Nella nostra Carta costituzionale, al primo comma, l’articolo 75 afferma che: “È indetto referendum popolare per deliberare la abrogazione, totale o parziale, di una legge o di un atto avente valore di legge, quando lo richiedono cinquecentomila elettori o cinque Consigli regionali.
Trattasi del principale strumento di democrazia diretta il cui esercizio costituisce un vero e proprio diritto legislativo di veto nelle mani del popolo sovrano. Ma vi sono alcuni ostacoli giuridici da superare, veri e propri sbarramenti che possono, alla fine dell’iter, vanificare tutto il lavoro fatto per un cavillo giuridico da parte dell’alta Corte Costituzionale, cui spetta l’ultima parola sull’ammissibilità o meno del referendum abrogativo.
È bene ricordare che è stata la legge costituzionale n. 1 del 1953 “Norme integrative della Costituzione concernenti la Corte Costituzionale” che ha aggiunto in capo alla Corte Costituzionale medesima la competenza di giudicare anche sulla ammissibilità delle richieste di referendum abrogativo. In essa si afferma, come per i parlamentari, che i giudici della Corte costituzionale non sono sindacabili, ne’ possono essere perseguiti per le opinioni espresse ed i voti dati nell’esercizio delle loro funzioni.
Con la legge n. 352 del 1970, tra l’altro, ne sono state disciplinate le modalità di esercizio di questa competenza.
Il giudizio della Corte è , infatti, preceduto ed in parte condizionato da un controllo di regolarità-legittimità demandato all’Ufficio Centrale per il referendum, istituito presso la Corte di Cassazione che può rilevare eventuali irregolarità delle singole richieste, sanabili con un contraddittorio scritto da parte dei presentatori.
Escluso i casi contemplati dal secondo comma del citato articolo 75 per i quali non è ammesso referendum, quali le leggi tributarie e di bilancio, di amnistia e di indulto, di autorizzazione a ratificare trattati internazionali, di leggi costituzionali e leggi atipiche (rinforzate), comprese quelle costituzionalmente obbligatorie, ne sono escluse dal referendum anche le richieste aventi ad oggetto una molteplicità di disposizioni tra loro eterogenee.
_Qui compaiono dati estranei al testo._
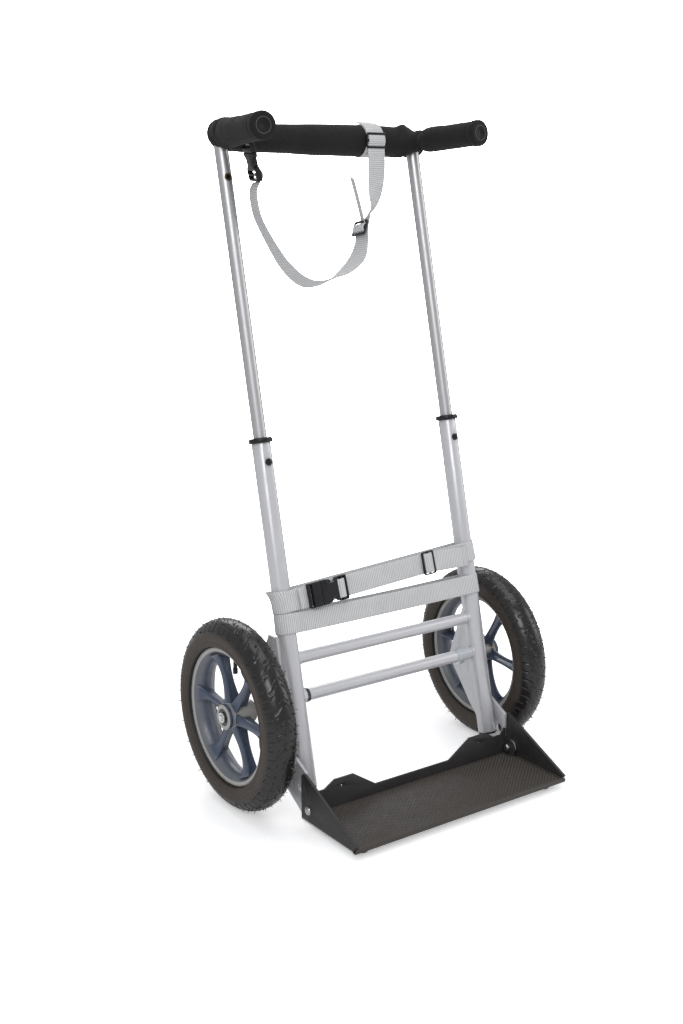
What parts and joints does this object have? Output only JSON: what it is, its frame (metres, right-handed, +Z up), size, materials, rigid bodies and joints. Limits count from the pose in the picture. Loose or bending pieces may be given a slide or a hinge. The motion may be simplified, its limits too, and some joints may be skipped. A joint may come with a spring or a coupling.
{
  "type": "hand trolley",
  "caption": "Leaning two-wheel hand trolley: telescopic padded handle with forward grips, fold-up toe plate, quick-release pneumatic wheels and webbing bands",
  "frame": {"origin": "on the ground, at the middle of the overall footprint", "axes": "+X to the trolley's right as seen from behind the load (toe plate towards the viewer), +Y to its back, +Z up; the uprights lean back by 13 degrees"},
  "size_m": [0.5736, 0.426, 1.0806],
  "materials": {
    "frame_paint": "satin silver-grey paint",
    "sleeve_plastic": "translucent grey sleeve",
    "zinc_steel": "bright zinc plate",
    "spring_steel": "bare spring steel",
    "base_steel": "bright plated sheet",
    "black_plastic": "moulded, slightly grained",
    "button_plastic": "moulded, smooth",
    "handle_alloy": "drawn tube, clear anodised",
    "cast_alloy": "die cast",
    "grip_foam": "closed-cell foam",
    "tray_coat": "black powder coat",
    "mat_rubber": "moulded anti-slip mat",
    "foot_rubber": "moulded foot",
    "rim_nylon": "moulded wheel, blue-grey",
    "tyre_rubber": "moulded tread",
    "tube_rubber": "butyl tube",
    "bearing_seal": "sealed bearing, dark seal",
    "webbing": "woven webbing, light grey"
  },
  "bodies": {
    "frame": {"left_upright_tube": "frame_paint", "right_upright_tube": "frame_paint", "upper_crossbar": "frame_paint", "lower_crossbar": "frame_paint", "crossbar_sleeves": "sleeve_plastic", "left_side_plate": "frame_paint", "right_side_plate": "frame_paint", "axle_receivers": "zinc_steel", "left_slide_collar": "black_plastic", "right_slide_collar": "black_plastic", "lock_clips": "spring_steel", "tube_foot_plugs": "black_plastic", "left_axle": "zinc_steel", "right_axle": "zinc_steel", "left_release_spring": "spring_steel", "right_release_spring": "spring_steel", "upper_band": "webbing", "lower_band": "webbing", "band_buckle_socket": "black_plastic", "band_buckle_plug": "black_plastic"},
    "handle": {"left_handle_tube": "handle_alloy", "right_handle_tube": "handle_alloy", "handle_crossbar": "handle_alloy", "corner_joints": "cast_alloy", "grip_tubes": "handle_alloy", "crossbar_foam": "grip_foam", "left_corner_wrap": "grip_foam", "right_corner_wrap": "grip_foam", "left_grip_foam": "grip_foam", "right_grip_foam": "grip_foam", "grip_caps": "grip_foam", "handle_glides": "black_plastic", "sling_strap": "webbing", "sling_tab": "webbing", "sling_tension_lock": "black_plastic", "sling_slider": "black_plastic", "sling_buckle_socket": "black_plastic", "sling_buckle_plug": "black_plastic"},
    "toe_plate": {"toe_base_plate": "base_steel", "toe_tray": "tray_coat", "toe_mat": "mat_rubber", "toe_feet": "foot_rubber", "tray_rivets": "zinc_steel", "pivot_bolts": "zinc_steel", "pivot_nuts": "zinc_steel"},
    "left_wheel": {"left_rim": "rim_nylon", "left_tyre": "tyre_rubber", "left_inner_tube": "tube_rubber", "left_bearings": "bearing_seal", "left_valve": "tube_rubber"},
    "right_wheel": {"right_rim": "rim_nylon", "right_tyre": "tyre_rubber", "right_inner_tube": "tube_rubber", "right_bearings": "bearing_seal", "right_valve": "tube_rubber"},
    "left_lock": {"left_lock_button": "button_plastic"},
    "right_lock": {"right_lock_button": "button_plastic"},
    "left_release": {"left_release_button": "zinc_steel"},
    "right_release": {"right_release_button": "zinc_steel"},
    "slider": {"band_slider": "black_plastic"}
  },
  "joints": [
    {"name": "handle_slide", "type": "slide", "parent": "frame", "child": "handle", "axis": [0, 0.225, 0.9744], "range_m": [-0.4445, 0]},
    {"name": "toe_plate_fold", "type": "hinge", "parent": "frame", "child": "toe_plate", "pos_m": [0, -0.08502, 0.031], "axis": [-1, 0, 0], "range_deg": [0, 100]},
    {"name": "left_wheel_spin", "type": "hinge", "parent": "frame", "child": "left_wheel", "pos_m": [-0.257, 0.05398, 0.155], "axis": [1, 0, 0], "continuous": true},
    {"name": "right_wheel_spin", "type": "hinge", "parent": "frame", "child": "right_wheel", "pos_m": [0.257, 0.05398, 0.155], "axis": [1, 0, 0], "continuous": true},
    {"name": "left_lock_press", "type": "slide", "parent": "frame", "child": "left_lock", "axis": [0, 0.9744, -0.225], "range_m": [0, 0.0025], "stiffness_N_per_m": 800, "springref_m": -0.002},
    {"name": "right_lock_press", "type": "slide", "parent": "frame", "child": "right_lock", "axis": [0, 0.9744, -0.225], "range_m": [0, 0.0025], "stiffness_N_per_m": 800, "springref_m": -0.002},
    {"name": "left_release_press", "type": "slide", "parent": "frame", "child": "left_release", "axis": [1, 0, 0], "range_m": [0, 0.002], "stiffness_N_per_m": 900, "springref_m": -0.002, "deforming": ["left_release_spring"]},
    {"name": "right_release_press", "type": "slide", "parent": "frame", "child": "right_release", "axis": [-1, 0, 0], "range_m": [0, 0.002], "stiffness_N_per_m": 900, "springref_m": -0.002, "deforming": ["right_release_spring"]},
    {"name": "band_slider_slide", "type": "slide", "parent": "frame", "child": "slider", "axis": [0.9983, 0.0129, 0.0561], "range_m": [-0.12, 0.06]}
  ]
}
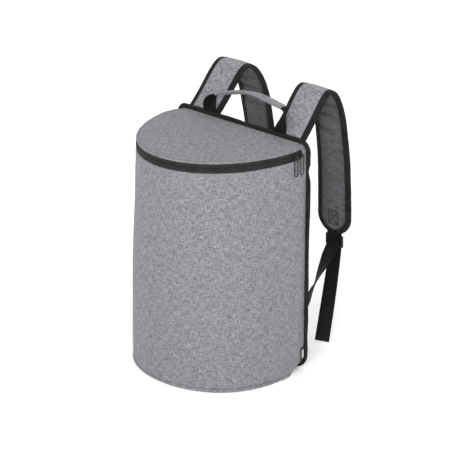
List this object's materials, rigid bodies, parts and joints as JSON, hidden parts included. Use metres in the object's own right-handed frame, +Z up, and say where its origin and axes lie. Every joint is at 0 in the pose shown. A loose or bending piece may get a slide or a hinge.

E, per ragioni diverse, sono ritenute inammissibili richieste formulate in modo equivoco o, addirittura, contraddittorio.
È proprio il “si” o il “no” da parte degli elettori che impone ai soggetti promotori del referendum di porre attenzione, a monte, tenendo presente univocità e massima chiarezza dei termini dei quesiti.
Sono inammissibili, infatti, referendum che presentano oggetti non omogenei che possano violare la libertà di coscienza dei votanti.
Con la decisione della Corte Costituzionale di inammissibilità, si ferma definitivamente l’iter dei singoli referendum e viene preclusa per essi l’effettuazione della consultazione popolare, salvo a rinnovarne nuove specifiche richieste nei termini, tempi e modalità prescritte.